Spotlight: Mining, quarrying, and oil and gas extraction
The mining, quarrying, and oil and gas extraction sector encompasses three subsectors: oil and gas extraction; mining and quarrying; and support activities for these two subsectors. In December 2018, half (50.0%) of the 201,100 payroll employees of this sector were in Alberta, followed by Ontario (13.3%). As a proportion of all payroll employees, the mining, quarrying, and oil and gas extraction sector was most prevalent in Alberta (5.0% of all payroll employees in the province), followed by Saskatchewan (3.6%) and Newfoundland and Labrador (2.6%).
Compared with 12 months earlier, the number of payroll employees was little changed in the sector in December—despite declines in Alberta (-3.0%) and Saskatchewan (-1.6%). The decrease in employment in the oil and gas subsector (-4.3%) was offset by increases in the mining and quarrying subsector (+1.1%) as well as in support activities (+1.9%). The average number of hours worked per week decreased from 40.6 hours in December 2017 to 38.7 hours in December 2018. Average weekly earnings declined 3.6% over the same period.
Sustainable Development Goals
On January 1, 2016, the world officially began implementation of the 2030 Agenda for Sustainable Development—the United Nations' transformative plan of action that addresses urgent global challenges over the next 15 years. The plan is based on 17 specific sustainable development goals.
The Survey of Employment, Payrolls and Hours is an example of how Statistics Canada supports the reporting on the Global Goals for Sustainable Development. This release will be used in helping to measure the following goals:
Note to readers
With the March 27 release of January 2019 data, estimates from the Survey of Employment, Payrolls and Hours (SEPH) will be based on the North American Industry Classification System (NAICS) 2017 Version 3.0. Data will be revised historically back to 2001. At the same time, seasonally adjusted data will be revised based on the latest seasonal factors. Historical revisions will also be made to a small number of industries by province or territory.
The SEPH is produced by a combination of a census of approximately one million payroll deductions provided by the Canada Revenue Agency, and the Business Payrolls Survey, which collects data from a sample of 15,000 establishments. Federal, provincial and territorial public administration data are collected from various administrative records provided by these levels of government. The key objective of the SEPH is to provide a monthly portrait of the level of earnings and the number of jobs and hours worked by detailed industry at the national, provincial and territorial levels.
Estimates of average weekly earnings and hours worked are based on a sample and are therefore subject to sampling variability. This analysis focuses on differences between estimates that are statistically significant at the 68% confidence level. Payroll employment estimates are based on a census of administrative data and are not subject to sampling variability.
Statistics Canada also produces employment estimates from its Labour Force Survey (LFS). The LFS is a monthly household survey, the main objective of which is to divide the working-age population into three mutually exclusive groups: the employed (including the self-employed), the unemployed, and those not in the labour force.

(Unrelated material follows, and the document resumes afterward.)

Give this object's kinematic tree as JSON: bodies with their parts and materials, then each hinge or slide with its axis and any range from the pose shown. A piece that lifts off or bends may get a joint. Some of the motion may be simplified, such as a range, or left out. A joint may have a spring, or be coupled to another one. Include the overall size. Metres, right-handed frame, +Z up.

This survey is the official source for the unemployment rate, and collects data on the socio-demographic characteristics of all those in the labour market.

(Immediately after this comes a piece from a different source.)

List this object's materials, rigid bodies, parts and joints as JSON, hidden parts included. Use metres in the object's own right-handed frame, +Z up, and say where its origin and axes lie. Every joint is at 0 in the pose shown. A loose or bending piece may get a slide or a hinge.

As a result of conceptual and methodological differences, estimates of changes from the SEPH and LFS do differ from time to time. However, the trends in the data are quite similar. To better understand the conceptual differences between employment measures from the LFS and SEPH, refer to section 8 of the Guide to the Survey of Employment, Payrolls and Hours (). 72-203-G
Unless otherwise stated, this release presents seasonally adjusted data, which facilitate comparisons by removing the effects of seasonal variations. For more information on seasonal adjustment, see Seasonally adjusted data – Frequently asked questions.
Non-farm payroll employment data are for all hourly and salaried employees, as well as for the "other employees" category, which includes piece-rate and commission-only employees.
Unless otherwise specified, average weekly hours data are for hourly and salaried employees only and exclude businesses that could not be classified to a NAICS code.
All earnings data include overtime pay and exclude businesses that could not be classified to a NAICS code. Earnings data are based on gross taxable payroll before source deductions. Average weekly earnings are derived by dividing total weekly earnings by the number of employees.
With each release, data for the current reference month are subject to revision. Data have been revised for the previous month. Users are encouraged to request and use the most up-to-date data for each month.
Improvements were made to the industry coding procedures starting in November 2018. This has resulted in a decrease in employment for the unclassified industries. The new coding procedures do not affect the total employment and earnings, but may affect estimates at the industry level.
Real-time data tables
Real-time tables 14-10-0357-01, 14-10-0358-01, 14-10-0331-01 and 14-10-0332-01 will be updated on March 11.
Data on payroll employment, earnings and hours for January will be released on March 27.
Job Vacancy Statistics (5202) from the Survey of Employment, Payrolls and Hours for November are now available.
More information about the concepts and use of the Survey of Employment, Payrolls and Hours and Job Vacancy Statistics is available in the Guide to the Survey of Employment, Payrolls and Hours (72-203-G).
The product "Earnings and payroll employment in brief: Interactive app" (14200001) is now available. This interactive visualization application provides a comprehensive picture of the Canadian labour market using the most recent data from the Survey of Employment, Payrolls and Hours. The estimates are seasonally adjusted and available by province and largest industrial sector. Historical estimates, going back 10 years, are also included. The interactive application allows users to quickly and easily explore and personalize the information presented. Combine multiple provinces and industrial sectors to create your own labour market domains of interest.